The game relies on a mixture of active skills, which you select from a menu, and passive skills that lower your detection rates or make mini-games easier. Tech characters, for instance, sometimes avoid being seen even if they walk into the path of a camera; stealth characters might be given a few extra seconds of leeway before an enemy triggers the alarm.

Where you put your stat points, then, really does determine how you can play the game. Sadly it also means that players will necessarily pigeonhole themselves into a particular approach. It's literally impossible to change tactics for later missions, because your stats won't allow it - you can't suddenly roll out with a shotgun for a level that's giving you trouble if you've been pouring all your points into stealth abilities and pistols. Given that the stealth approach is way, way harder than the others, it's easy to see how this inflexibility might become problematic.

There's a great deal of tension between form and content in Alpha Protocol, and though this makes it interesting, it also makes it conflicted.
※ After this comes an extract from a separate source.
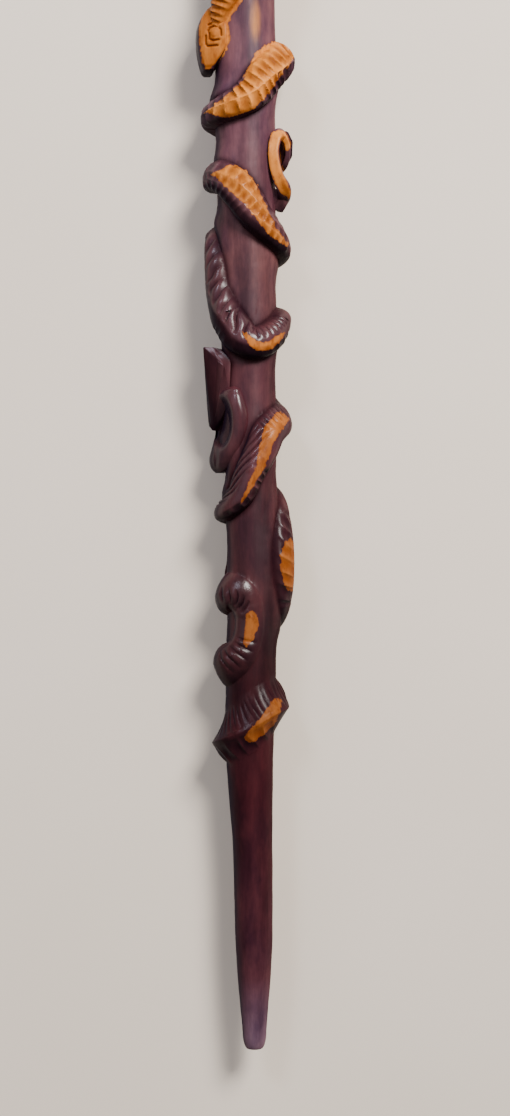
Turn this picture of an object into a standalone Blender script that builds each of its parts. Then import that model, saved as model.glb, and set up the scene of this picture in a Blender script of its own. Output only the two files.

It's neither a conventional third-person shooter nor a story-driven RPG; it's clear that the plot was written around the mission structure, not the other way around. It's impossible to tell from a few hours with the game how your choices will influence the way that events unfurl.

Given that Alpha Protocol is too idiosyncratic to make its name as a pure shooter, it's these aspects of choice and consequence that will make the difference.

Alpha Protocol is due out for PC, PS3 and Xbox 360 on 28th May.